“And they’re quite right, of course. We of the ... the extreme occident, for right or wrong—and there I’ve said it myself—think in dichotomies ... have done so since our very inception. Oneness? Never had a chance in this great land of ours! Well, I ask you staffers, where does that leave us? Monotheism shot to pieces on the one hand—dire craving for an absolute existing on the other. I submit to you staffers that the solution establishes itself before our very eyes: namely, that an absolute—in any particular field—must be presented as a dichotomy! Yes, if one mother company, such as our Vanity, could confront the public with a pure dichotomy, in any particular product, it would gain virtual monopoly there. Yes, and we will present such a dichotomy! Two sides which embrace the extremes and meet in the middle! I say people will make their choice within the dichotomy presented by the mother company; they will not go outside it, because then the issue would become vague and the implications of the choice no longer clear and satisfying ... satisfying in terms, I mean to say, of the self-orientation for which they do, in the last analysis, buy these products at all. Are there any dissensions from the view I’ve expressed?”
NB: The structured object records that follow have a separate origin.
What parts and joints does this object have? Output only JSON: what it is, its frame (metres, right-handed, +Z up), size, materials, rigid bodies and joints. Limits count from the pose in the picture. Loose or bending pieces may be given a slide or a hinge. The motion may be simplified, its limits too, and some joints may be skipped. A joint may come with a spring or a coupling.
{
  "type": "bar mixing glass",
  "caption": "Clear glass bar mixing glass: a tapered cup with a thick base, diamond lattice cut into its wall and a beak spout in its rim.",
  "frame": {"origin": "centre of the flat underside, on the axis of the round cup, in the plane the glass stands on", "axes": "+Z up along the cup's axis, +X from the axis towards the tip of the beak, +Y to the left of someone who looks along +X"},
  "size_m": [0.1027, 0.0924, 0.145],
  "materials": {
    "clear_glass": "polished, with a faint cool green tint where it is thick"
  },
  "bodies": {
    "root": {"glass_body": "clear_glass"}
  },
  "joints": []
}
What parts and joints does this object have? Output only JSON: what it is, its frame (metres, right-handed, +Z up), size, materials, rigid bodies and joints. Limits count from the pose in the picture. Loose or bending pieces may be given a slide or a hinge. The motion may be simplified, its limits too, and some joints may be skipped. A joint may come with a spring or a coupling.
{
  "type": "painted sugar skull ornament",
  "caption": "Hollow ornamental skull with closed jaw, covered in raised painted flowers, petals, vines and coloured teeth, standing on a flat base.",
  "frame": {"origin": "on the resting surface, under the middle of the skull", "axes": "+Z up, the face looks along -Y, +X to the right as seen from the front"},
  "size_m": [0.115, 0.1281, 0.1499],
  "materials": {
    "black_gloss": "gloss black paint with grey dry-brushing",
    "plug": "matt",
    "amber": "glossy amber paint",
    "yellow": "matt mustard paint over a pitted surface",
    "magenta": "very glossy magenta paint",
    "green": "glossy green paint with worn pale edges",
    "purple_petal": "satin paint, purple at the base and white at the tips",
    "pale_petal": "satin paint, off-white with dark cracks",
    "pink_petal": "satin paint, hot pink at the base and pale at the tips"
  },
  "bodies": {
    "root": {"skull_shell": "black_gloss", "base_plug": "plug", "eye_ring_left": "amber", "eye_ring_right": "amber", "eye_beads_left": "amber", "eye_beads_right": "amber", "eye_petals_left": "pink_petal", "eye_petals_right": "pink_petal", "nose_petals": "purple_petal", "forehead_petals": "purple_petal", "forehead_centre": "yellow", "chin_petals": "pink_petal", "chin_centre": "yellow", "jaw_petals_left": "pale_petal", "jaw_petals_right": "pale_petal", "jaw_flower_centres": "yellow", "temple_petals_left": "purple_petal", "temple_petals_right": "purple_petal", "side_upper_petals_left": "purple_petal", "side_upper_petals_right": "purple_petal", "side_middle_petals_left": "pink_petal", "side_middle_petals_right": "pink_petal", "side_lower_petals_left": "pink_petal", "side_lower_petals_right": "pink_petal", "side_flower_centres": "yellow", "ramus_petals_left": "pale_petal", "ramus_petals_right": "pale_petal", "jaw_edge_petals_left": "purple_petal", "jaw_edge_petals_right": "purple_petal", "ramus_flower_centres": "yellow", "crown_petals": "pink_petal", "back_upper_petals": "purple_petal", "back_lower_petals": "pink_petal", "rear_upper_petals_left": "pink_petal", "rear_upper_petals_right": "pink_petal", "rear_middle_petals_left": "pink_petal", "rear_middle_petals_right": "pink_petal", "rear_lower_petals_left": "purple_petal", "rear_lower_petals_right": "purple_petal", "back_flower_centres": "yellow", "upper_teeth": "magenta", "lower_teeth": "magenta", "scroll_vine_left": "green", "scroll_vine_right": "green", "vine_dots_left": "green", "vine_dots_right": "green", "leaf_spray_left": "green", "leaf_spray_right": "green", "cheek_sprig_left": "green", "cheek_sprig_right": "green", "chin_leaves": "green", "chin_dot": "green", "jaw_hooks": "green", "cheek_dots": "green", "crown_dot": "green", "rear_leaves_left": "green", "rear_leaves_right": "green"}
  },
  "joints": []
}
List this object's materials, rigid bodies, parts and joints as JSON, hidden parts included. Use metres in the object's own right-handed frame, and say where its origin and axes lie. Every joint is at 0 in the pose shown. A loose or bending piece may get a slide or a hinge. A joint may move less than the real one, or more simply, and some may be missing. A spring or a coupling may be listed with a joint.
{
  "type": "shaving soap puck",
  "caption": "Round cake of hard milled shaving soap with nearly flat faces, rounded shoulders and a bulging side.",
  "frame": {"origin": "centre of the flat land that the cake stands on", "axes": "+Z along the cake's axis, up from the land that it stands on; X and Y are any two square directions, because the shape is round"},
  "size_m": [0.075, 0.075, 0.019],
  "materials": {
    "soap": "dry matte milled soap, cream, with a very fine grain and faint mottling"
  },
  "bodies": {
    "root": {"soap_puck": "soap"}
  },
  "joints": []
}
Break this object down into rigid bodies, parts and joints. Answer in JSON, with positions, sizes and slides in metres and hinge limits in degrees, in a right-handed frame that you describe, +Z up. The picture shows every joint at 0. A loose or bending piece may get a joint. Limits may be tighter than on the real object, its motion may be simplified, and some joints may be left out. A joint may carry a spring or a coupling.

There were none to speak of and Grand continued briefly:

“Now what we want is one product which we can present in the two forms—good and evil, old and new, primitive and civilized—two items designed for the same use but presented as completely antithetical, both morally and philosophically—not aesthetically, however ... packaging will be high-tone and identical, let the departments concerned take note ... now do any of you—execs, staffers—know what that product might be?”

They did not, but this was evidently just a teaser anyhow, for Grand had already selected his product, and the work on it even now was under way. It was to be a body deodorant of course—presented, as he had suggested, in two forms. The first was traditional, combining the clinical and the erotic, offering, as it did, “... Protection for Those Most Precious Moments of All—It Cuts Away Body Odor like a Knife.” It was technically superior to any others on the market, making use of “... liquid glass, harmless plastic sealers ...” and so on. It was called Stealth. The second deodorant was based on another principle altogether, biology. An ancient wisdom revived, it had to do with natural selection among mating animals, and did, according to eminent and quoted authorities, rest securely on the olfactory motive-response by which animals find and achieve harmonious, monogamous relationships. Thus, the second product was designed not to obscure the natural body odor but to cleverly assert it. And, in M.R. terms, an undeniable correspondence and natural attraction would result between appropriate compatible persons. It was called Musk and Tallow. An irritant jingle, in stereophonic sound, on the high-velocity repetition principle, was to be used: “Don’t Lie Fallow—Musk and Tallow!” repeated many many times within a few seconds.

It was also decided that owing to the failure of Downy, it would be to certain advantage to make a clear break at this point and change the name of the mother company—a new name which would embrace both aspects of the M.R. postulate; and so it was decided: LADY APHRODITE.

Grand arranged that a number of prominent biologists, physicians, philosophers, church representatives, film stars, congresswomen, nursery-school teachers, and so on, should come forward in unsolicited endorsement of the moral correctness and practicality of the product.

Promotionwise, it did seem to capture the imagination of the public. Grand’s contention at conference was that it appealed to the “magnificent bohemian strain in the great middle class,” and “to the return-to-nature elements dormant within them like a sleeping giant.”

“In offering these two products across this grand land of ours,” he said at final conference, “Lady Aphrodite has presented a pure dichotomy. At last a satisfactory choice may be made, a side taken, and yet each side shall enjoy the security—on this particular issue at least—of operating within an absolute. Gentlemen, I say this product may well spell ‘home-run’ in the hearts of Mr. and Mrs. U.S.A.!”

Small matter though, for both products were, as it turned out, nothing more nor less than some kind of delayed-action stench-bomb—hydrogen sulfide or the like—causing a great stench and embarrassment to a number of people. Apparently it was simply another joke by Grand at their expense, and not altogether in the best of taste. At least so the press thought (when they got wind of it) and they were down on this Grand and his staffers like the proverbial ton. It cost him plenty to clear.